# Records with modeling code
- - - -

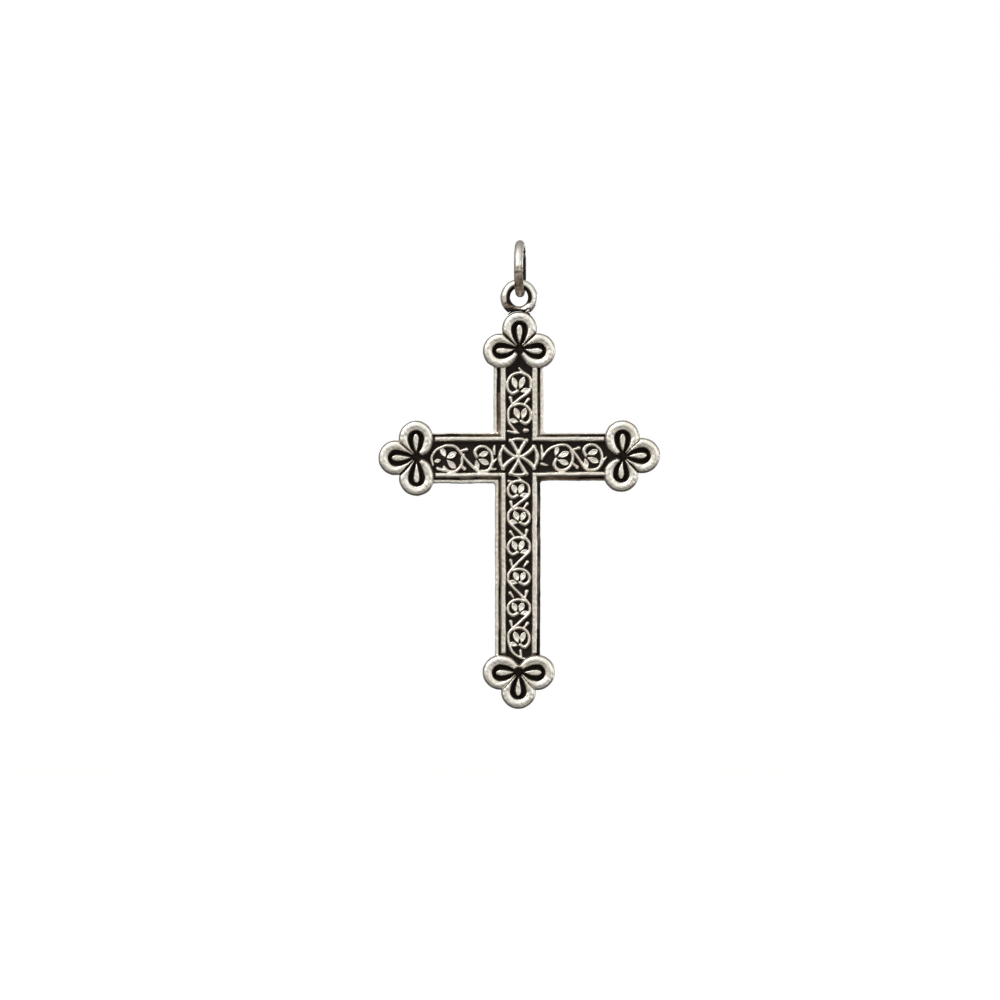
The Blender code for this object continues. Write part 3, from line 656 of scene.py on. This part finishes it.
def closed_casting(relief):
    """Vertices, faces, wear with painted shade, and texture places of the whole casting: front, walls and
    flat back.
    """
    place, normal, cells = relief_surface(relief)
    loop = np.array(boundary_loop(cells, len(place)))
    used = np.unique(cells)
    renumber = np.full(len(place), -1)
    renumber[used] = np.arange(len(used))
    cells = renumber[cells]
    rows = [np.column_stack((place[used], relief.height.ravel()[used]))]
    wear_and_shade = [relief.wear_and_shade.ravel()[used]]
    around, outward = place[loop], normal[loop]
    for _ in range(6):
        outward = (np.roll(outward, 1, 0) + 2 * outward + np.roll(outward, -1, 0)) / 4
    outward /= np.hypot(*outward.T)[:, None]
    ring = renumber[loop]
    for values in (rows[0][:, 2], wear_and_shade[0]):
        along = values[ring]
        along = np.minimum(along, np.minimum(np.roll(along, 1), np.roll(along, -1)))
        for _ in range(8):
            along = (np.roll(along, 1) + 2 * along + np.roll(along, -1)) / 4
        values[ring] = along
    square = cells[:, 2] != cells[:, 3]
    faces = cells[square].tolist() + cells[~square][:, :3].tolist()
    size = len(loop)
    count = len(used)
    walls = []
    for row, wear_and_shade_level in wall_rows(around, outward, rows[0][ring, 2]):
        below = count + np.arange(size)
        walls.append(np.column_stack((ring, below, np.roll(below, -1), np.roll(ring, -1))))
        rows.append(row)
        wear_and_shade.append(np.full(size, wear_and_shade_level))
        ring, count = below, count + size
    added, back = flat_back(rows[-1][:, :2], relief)
    back = [[corner + count - size for corner in face] for face in back]
    rows.append(np.column_stack((added, np.zeros(len(added)))))
    wear_and_shade.append(np.full(len(added), 0.8))
    local = np.vstack(rows)
    world = np.column_stack((local[:, 0], BACK_Y - local[:, 2], CROSSING_Z + local[:, 1])) * MM
    unwrapped = [unwrap(local, faces, relief, *FRONT_UNWRAP), wall_strip(around, walls),
                 unwrap(local, back, relief, *BACK_UNWRAP)]
    faces += [face for wall in walls for face in wall.tolist()] + back
    return world, faces, np.concatenate(wear_and_shade), np.vstack(unwrapped)


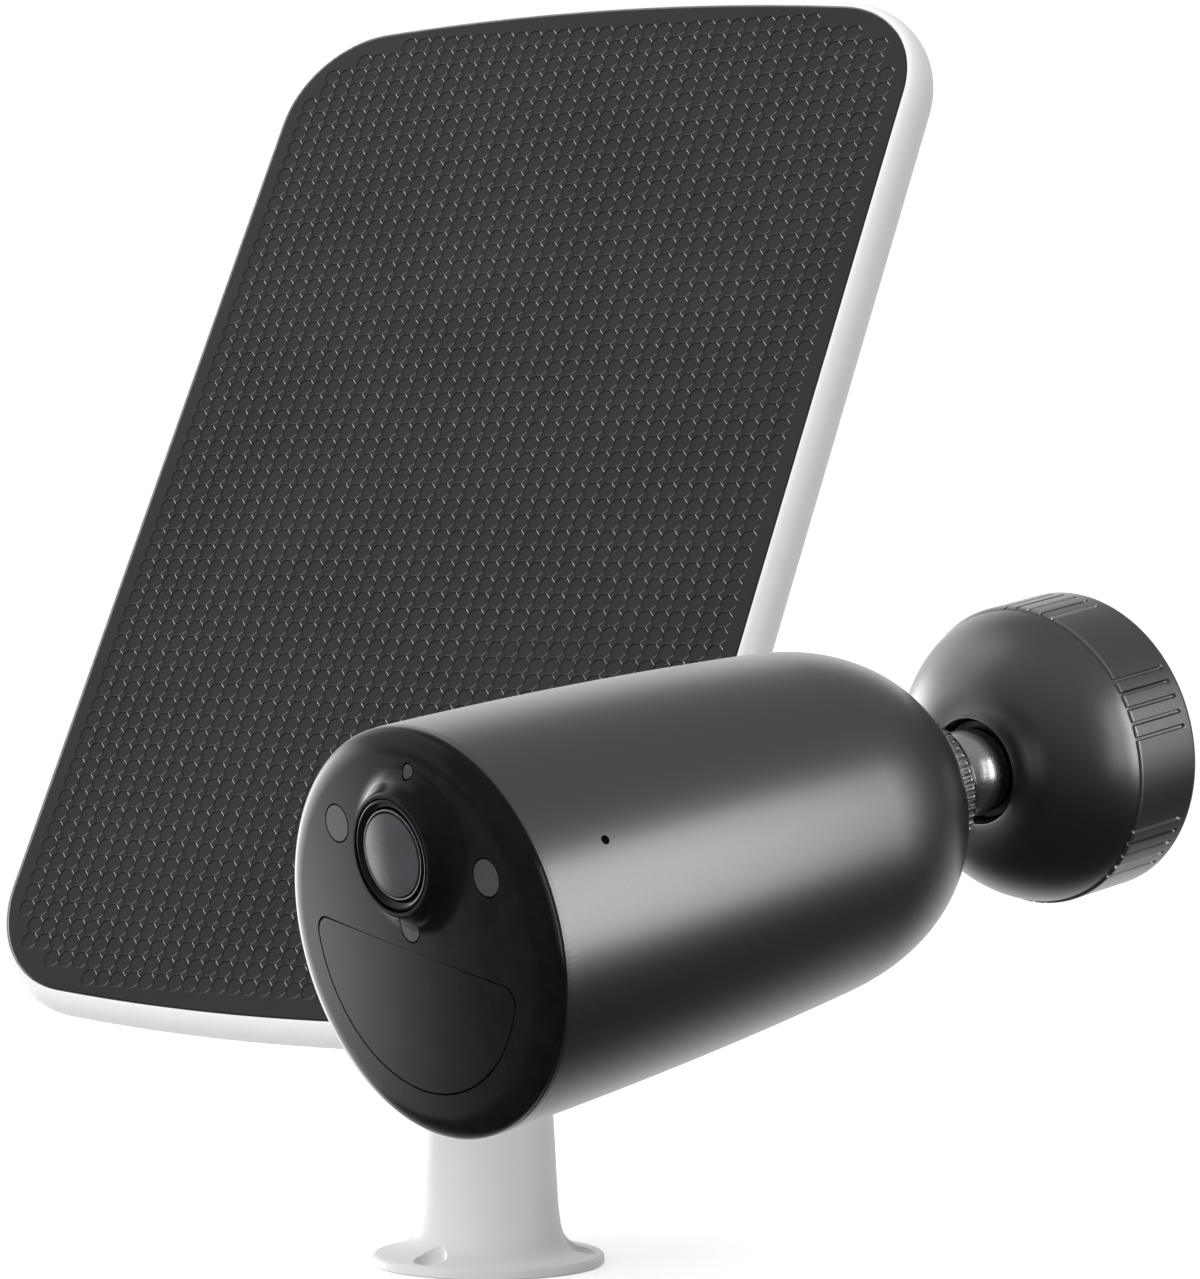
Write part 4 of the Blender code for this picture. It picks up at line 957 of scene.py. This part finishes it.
def build_laminate():
    """Embossed film: shallow octagonal cells parted by thin ridges, their lower and left walls the widest."""
    cells = cell_set()
    side = CELL * (math.sqrt(2) - 1) * 1.06
    cutoff = (CELL - side) / 2
    bm = bmesh.new()
    known = {}

    def vert(x, y, z):
        key = (round(x * 1e6), round(y * 1e6), round(z * 1e6))
        if key not in known:
            known[key] = bm.verts.new((x, PANEL_MID + y, FACE_P + z))
        return known[key]

    def wall_width(inward):
        """The lower wall slopes most gently, then the left ones."""
        if inward.y > 0.5:
            return WALL_LOWER
        return WALL_LEFT if inward.x > 0.9 else WALL_OTHER

    def tile(points):
        """One cell: its rim is the ridge, its floor is lower and inset."""
        count = len(points)
        floor = []
        for k in range(count):
            before, here, after = points[k - 1], points[k], points[(k + 1) % count]
            d1 = Vector((here[0] - before[0], here[1] - before[1])).normalized()
            d2 = Vector((after[0] - here[0], after[1] - here[1])).normalized()
            n1 = Vector((-d1.y, d1.x))
            n2 = Vector((-d2.y, d2.x))
            w1 = wall_width(n1)
            w2 = wall_width(n2)
            turn = n1.dot(n2)
            shift = (n1 * (w1 - w2 * turn) + n2 * (w2 - w1 * turn)) / (1 - turn * turn)
            floor.append((here[0] + shift.x, here[1] + shift.y))
        rim = [vert(x, y, 0) for x, y in points]
        low = [vert(x, y, -CELL_DEPTH) for x, y in floor]
        bm.faces.new(low)
        for k in range(count):
            n = (k + 1) % count
            bm.faces.new((rim[k], rim[n], low[n], low[k]))

    nodes = {}
    for i, j in cells:
        x0 = (i - COLUMNS / 2) * CELL
        y0 = (j - ROWS / 2) * CELL
        x1 = x0 + CELL
        y1 = y0 + CELL
        tile([(x0 + cutoff, y0), (x1 - cutoff, y0), (x1, y0 + cutoff), (x1, y1 - cutoff),
              (x1 - cutoff, y1), (x0 + cutoff, y1), (x0, y1 - cutoff), (x0, y0 + cutoff)])
        for p in ((i, j), (i + 1, j), (i, j + 1), (i + 1, j + 1)):
            nodes[p] = nodes.get(p, 0) + 1
    for (i, j), used in nodes.items():
        if used < 4:
            continue
        x = (i - COLUMNS / 2) * CELL
        y = (j - ROWS / 2) * CELL
        bm.faces.new([vert(x, y - cutoff, 0), vert(x + cutoff, y, 0), vert(x, y + cutoff, 0), vert(x - cutoff, y, 0)])
    bm.verts.ensure_lookup_table()
    border = [e for e in bm.edges if len(e.link_faces) == 1]
    outline = [bm.verts.new((x, PANEL_MID + y, FACE_P)) for x, y in panel_outline(-0.25 * MM)]
    loop = [bm.edges.new((a, b)) for a, b in zip(outline, outline[1:] + outline[:1])]
    bmesh.ops.triangle_fill(bm, use_beauty=True, use_dissolve=False, edges=border + loop)
    for v in outline:
        v.co.z = FACE_P - 0.06 * MM
    rim = [e for e in bm.edges if len(e.link_faces) == 1]
    for grow, drop in ((0.0, 0.25 * MM), (0.0, LAMINATE.high[2] - LAMINATE.low[2])):
        made = bmesh.ops.extrude_edge_only(bm, edges=rim)["geom"]
        new_verts = [v for v in made if isinstance(v, bmesh.types.BMVert)]
        target = panel_outline(grow)
        for v in new_verts:
            near = min(target, key=lambda p: (p[0] - v.co.x) ** 2 + (p[1] + PANEL_MID - v.co.y) ** 2)
            v.co = Vector((near[0], near[1] + PANEL_MID, FACE_P - drop))
        rim = [e for e in made if isinstance(e, bmesh.types.BMEdge)]
    bmesh.ops.contextual_create(bm, geom=rim)
    bm.verts.index_update()
    verts = [tuple(v.co) for v in bm.verts]
    faces = [tuple(v.index for v in f.verts) for f in bm.faces]
    bm.free()
    add_object("solar_laminate_film", verts, faces, PANEL, LOOKS["laminate"], "panel", "laminate",
               ("solar_laminate",), 5)


def panel_ring(grow, depth):
    return [(x, y + PANEL_MID, FACE_P - depth) for x, y in panel_outline(grow)]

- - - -

# WHAT IS NEEDED
From the records above, extract everything verbatim.

# OUTPUT FOR THIS EXERCISE
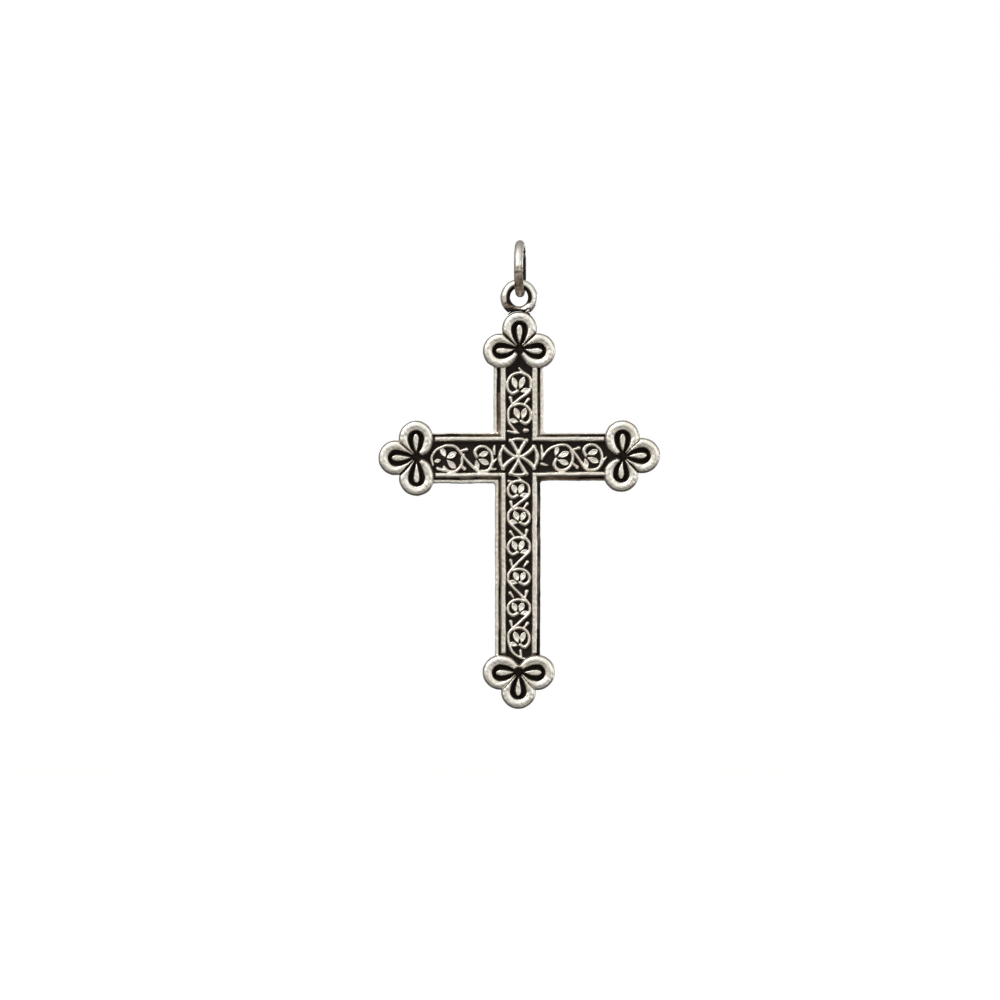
The Blender code for this object continues. Write part 3, from line 656 of scene.py on. This part finishes it.
def closed_casting(relief):
    """Vertices, faces, wear with painted shade, and texture places of the whole casting: front, walls and
    flat back.
    """
    place, normal, cells = relief_surface(relief)
    loop = np.array(boundary_loop(cells, len(place)))
    used = np.unique(cells)
    renumber = np.full(len(place), -1)
    renumber[used] = np.arange(len(used))
    cells = renumber[cells]
    rows = [np.column_stack((place[used], relief.height.ravel()[used]))]
    wear_and_shade = [relief.wear_and_shade.ravel()[used]]
    around, outward = place[loop], normal[loop]
    for _ in range(6):
        outward = (np.roll(outward, 1, 0) + 2 * outward + np.roll(outward, -1, 0)) / 4
    outward /= np.hypot(*outward.T)[:, None]
    ring = renumber[loop]
    for values in (rows[0][:, 2], wear_and_shade[0]):
        along = values[ring]
        along = np.minimum(along, np.minimum(np.roll(along, 1), np.roll(along, -1)))
        for _ in range(8):
            along = (np.roll(along, 1) + 2 * along + np.roll(along, -1)) / 4
        values[ring] = along
    square = cells[:, 2] != cells[:, 3]
    faces = cells[square].tolist() + cells[~square][:, :3].tolist()
    size = len(loop)
    count = len(used)
    walls = []
    for row, wear_and_shade_level in wall_rows(around, outward, rows[0][ring, 2]):
        below = count + np.arange(size)
        walls.append(np.column_stack((ring, below, np.roll(below, -1), np.roll(ring, -1))))
        rows.append(row)
        wear_and_shade.append(np.full(size, wear_and_shade_level))
        ring, count = below, count + size
    added, back = flat_back(rows[-1][:, :2], relief)
    back = [[corner + count - size for corner in face] for face in back]
    rows.append(np.column_stack((added, np.zeros(len(added)))))
    wear_and_shade.append(np.full(len(added), 0.8))
    local = np.vstack(rows)
    world = np.column_stack((local[:, 0], BACK_Y - local[:, 2], CROSSING_Z + local[:, 1])) * MM
    unwrapped = [unwrap(local, faces, relief, *FRONT_UNWRAP), wall_strip(around, walls),
                 unwrap(local, back, relief, *BACK_UNWRAP)]
    faces += [face for wall in walls for face in wall.tolist()] + back
    return world, faces, np.concatenate(wear_and_shade), np.vstack(unwrapped)


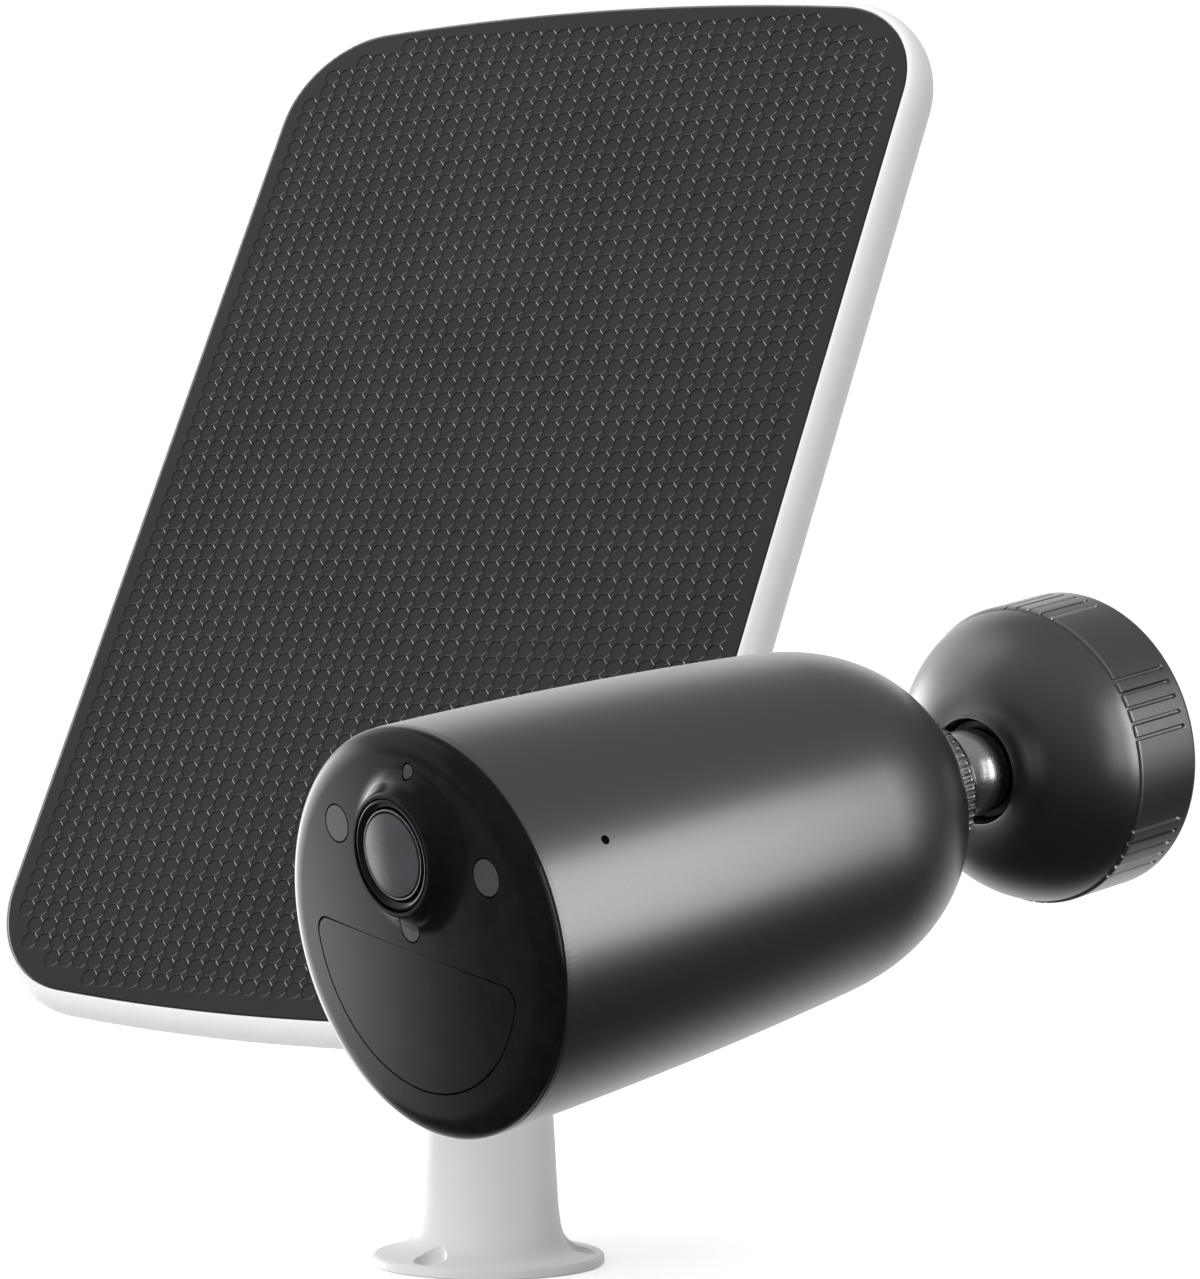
Write part 4 of the Blender code for this picture. It picks up at line 957 of scene.py. This part finishes it.
def build_laminate():
    """Embossed film: shallow octagonal cells parted by thin ridges, their lower and left walls the widest."""
    cells = cell_set()
    side = CELL * (math.sqrt(2) - 1) * 1.06
    cutoff = (CELL - side) / 2
    bm = bmesh.new()
    known = {}

    def vert(x, y, z):
        key = (round(x * 1e6), round(y * 1e6), round(z * 1e6))
        if key not in known:
            known[key] = bm.verts.new((x, PANEL_MID + y, FACE_P + z))
        return known[key]

    def wall_width(inward):
        """The lower wall slopes most gently, then the left ones."""
        if inward.y > 0.5:
            return WALL_LOWER
        return WALL_LEFT if inward.x > 0.9 else WALL_OTHER

    def tile(points):
        """One cell: its rim is the ridge, its floor is lower and inset."""
        count = len(points)
        floor = []
        for k in range(count):
            before, here, after = points[k - 1], points[k], points[(k + 1) % count]
            d1 = Vector((here[0] - before[0], here[1] - before[1])).normalized()
            d2 = Vector((after[0] - here[0], after[1] - here[1])).normalized()
            n1 = Vector((-d1.y, d1.x))
            n2 = Vector((-d2.y, d2.x))
            w1 = wall_width(n1)
            w2 = wall_width(n2)
            turn = n1.dot(n2)
            shift = (n1 * (w1 - w2 * turn) + n2 * (w2 - w1 * turn)) / (1 - turn * turn)
            floor.append((here[0] + shift.x, here[1] + shift.y))
        rim = [vert(x, y, 0) for x, y in points]
        low = [vert(x, y, -CELL_DEPTH) for x, y in floor]
        bm.faces.new(low)
        for k in range(count):
            n = (k + 1) % count
            bm.faces.new((rim[k], rim[n], low[n], low[k]))

    nodes = {}
    for i, j in cells:
        x0 = (i - COLUMNS / 2) * CELL
        y0 = (j - ROWS / 2) * CELL
        x1 = x0 + CELL
        y1 = y0 + CELL
        tile([(x0 + cutoff, y0), (x1 - cutoff, y0), (x1, y0 + cutoff), (x1, y1 - cutoff),
              (x1 - cutoff, y1), (x0 + cutoff, y1), (x0, y1 - cutoff), (x0, y0 + cutoff)])
        for p in ((i, j), (i + 1, j), (i, j + 1), (i + 1, j + 1)):
            nodes[p] = nodes.get(p, 0) + 1
    for (i, j), used in nodes.items():
        if used < 4:
            continue
        x = (i - COLUMNS / 2) * CELL
        y = (j - ROWS / 2) * CELL
        bm.faces.new([vert(x, y - cutoff, 0), vert(x + cutoff, y, 0), vert(x, y + cutoff, 0), vert(x - cutoff, y, 0)])
    bm.verts.ensure_lookup_table()
    border = [e for e in bm.edges if len(e.link_faces) == 1]
    outline = [bm.verts.new((x, PANEL_MID + y, FACE_P)) for x, y in panel_outline(-0.25 * MM)]
    loop = [bm.edges.new((a, b)) for a, b in zip(outline, outline[1:] + outline[:1])]
    bmesh.ops.triangle_fill(bm, use_beauty=True, use_dissolve=False, edges=border + loop)
    for v in outline:
        v.co.z = FACE_P - 0.06 * MM
    rim = [e for e in bm.edges if len(e.link_faces) == 1]
    for grow, drop in ((0.0, 0.25 * MM), (0.0, LAMINATE.high[2] - LAMINATE.low[2])):
        made = bmesh.ops.extrude_edge_only(bm, edges=rim)["geom"]
        new_verts = [v for v in made if isinstance(v, bmesh.types.BMVert)]
        target = panel_outline(grow)
        for v in new_verts:
            near = min(target, key=lambda p: (p[0] - v.co.x) ** 2 + (p[1] + PANEL_MID - v.co.y) ** 2)
            v.co = Vector((near[0], near[1] + PANEL_MID, FACE_P - drop))
        rim = [e for e in made if isinstance(e, bmesh.types.BMEdge)]
    bmesh.ops.contextual_create(bm, geom=rim)
    bm.verts.index_update()
    verts = [tuple(v.co) for v in bm.verts]
    faces = [tuple(v.index for v in f.verts) for f in bm.faces]
    bm.free()
    add_object("solar_laminate_film", verts, faces, PANEL, LOOKS["laminate"], "panel", "laminate",
               ("solar_laminate",), 5)


def panel_ring(grow, depth):
    return [(x, y + PANEL_MID, FACE_P - depth) for x, y in panel_outline(grow)]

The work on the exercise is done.